• **WHAT YOU WILL DO**
Each line of the material must be returned exactly.

• **DATA SEGMENT**
________________

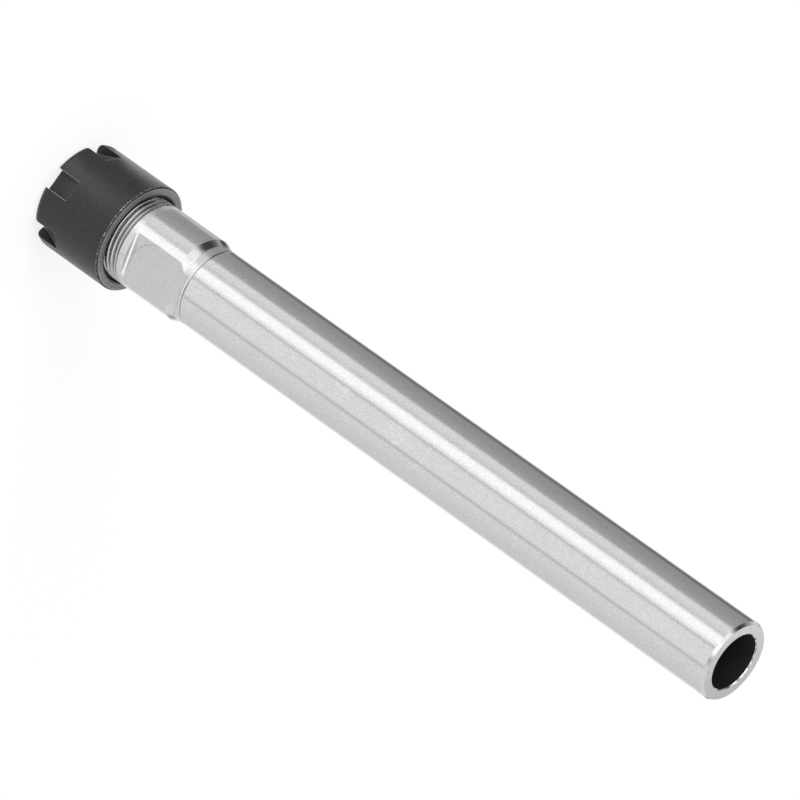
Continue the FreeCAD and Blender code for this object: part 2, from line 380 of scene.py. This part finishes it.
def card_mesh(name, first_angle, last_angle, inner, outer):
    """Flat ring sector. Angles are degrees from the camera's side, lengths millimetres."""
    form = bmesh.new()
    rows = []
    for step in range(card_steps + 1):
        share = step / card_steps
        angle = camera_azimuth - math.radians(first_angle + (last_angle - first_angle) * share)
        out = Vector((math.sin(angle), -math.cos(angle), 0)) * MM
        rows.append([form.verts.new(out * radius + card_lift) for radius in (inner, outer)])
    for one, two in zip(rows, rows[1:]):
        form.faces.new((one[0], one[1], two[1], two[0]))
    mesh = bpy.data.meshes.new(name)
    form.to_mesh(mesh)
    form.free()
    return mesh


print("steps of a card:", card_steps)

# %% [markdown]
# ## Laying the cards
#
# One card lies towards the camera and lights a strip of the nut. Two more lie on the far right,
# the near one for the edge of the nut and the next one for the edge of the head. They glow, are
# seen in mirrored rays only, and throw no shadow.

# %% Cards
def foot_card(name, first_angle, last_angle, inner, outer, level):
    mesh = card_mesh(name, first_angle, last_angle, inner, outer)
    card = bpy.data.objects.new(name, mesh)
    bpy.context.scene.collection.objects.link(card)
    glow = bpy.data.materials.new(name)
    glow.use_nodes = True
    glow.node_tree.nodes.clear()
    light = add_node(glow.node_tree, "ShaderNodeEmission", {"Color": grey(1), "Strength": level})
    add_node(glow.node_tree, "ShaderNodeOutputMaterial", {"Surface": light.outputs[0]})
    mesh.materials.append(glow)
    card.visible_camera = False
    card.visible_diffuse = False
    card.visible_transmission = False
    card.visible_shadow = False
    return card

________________

• **TASK RESULT**
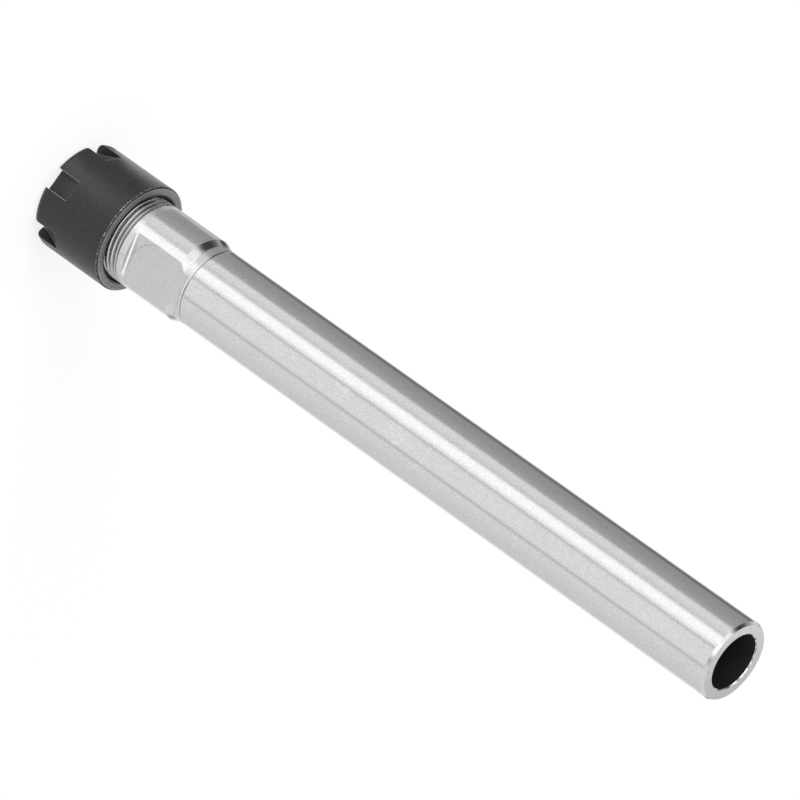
Continue the FreeCAD and Blender code for this object: part 2, from line 380 of scene.py. This part finishes it.
def card_mesh(name, first_angle, last_angle, inner, outer):
    """Flat ring sector. Angles are degrees from the camera's side, lengths millimetres."""
    form = bmesh.new()
    rows = []
    for step in range(card_steps + 1):
        share = step / card_steps
        angle = camera_azimuth - math.radians(first_angle + (last_angle - first_angle) * share)
        out = Vector((math.sin(angle), -math.cos(angle), 0)) * MM
        rows.append([form.verts.new(out * radius + card_lift) for radius in (inner, outer)])
    for one, two in zip(rows, rows[1:]):
        form.faces.new((one[0], one[1], two[1], two[0]))
    mesh = bpy.data.meshes.new(name)
    form.to_mesh(mesh)
    form.free()
    return mesh


print("steps of a card:", card_steps)

# %% [markdown]
# ## Laying the cards
#
# One card lies towards the camera and lights a strip of the nut. Two more lie on the far right,
# the near one for the edge of the nut and the next one for the edge of the head. They glow, are
# seen in mirrored rays only, and throw no shadow.

# %% Cards
def foot_card(name, first_angle, last_angle, inner, outer, level):
    mesh = card_mesh(name, first_angle, last_angle, inner, outer)
    card = bpy.data.objects.new(name, mesh)
    bpy.context.scene.collection.objects.link(card)
    glow = bpy.data.materials.new(name)
    glow.use_nodes = True
    glow.node_tree.nodes.clear()
    light = add_node(glow.node_tree, "ShaderNodeEmission", {"Color": grey(1), "Strength": level})
    add_node(glow.node_tree, "ShaderNodeOutputMaterial", {"Surface": light.outputs[0]})
    mesh.materials.append(glow)
    card.visible_camera = False
    card.visible_diffuse = False
    card.visible_transmission = False
    card.visible_shadow = False
    return card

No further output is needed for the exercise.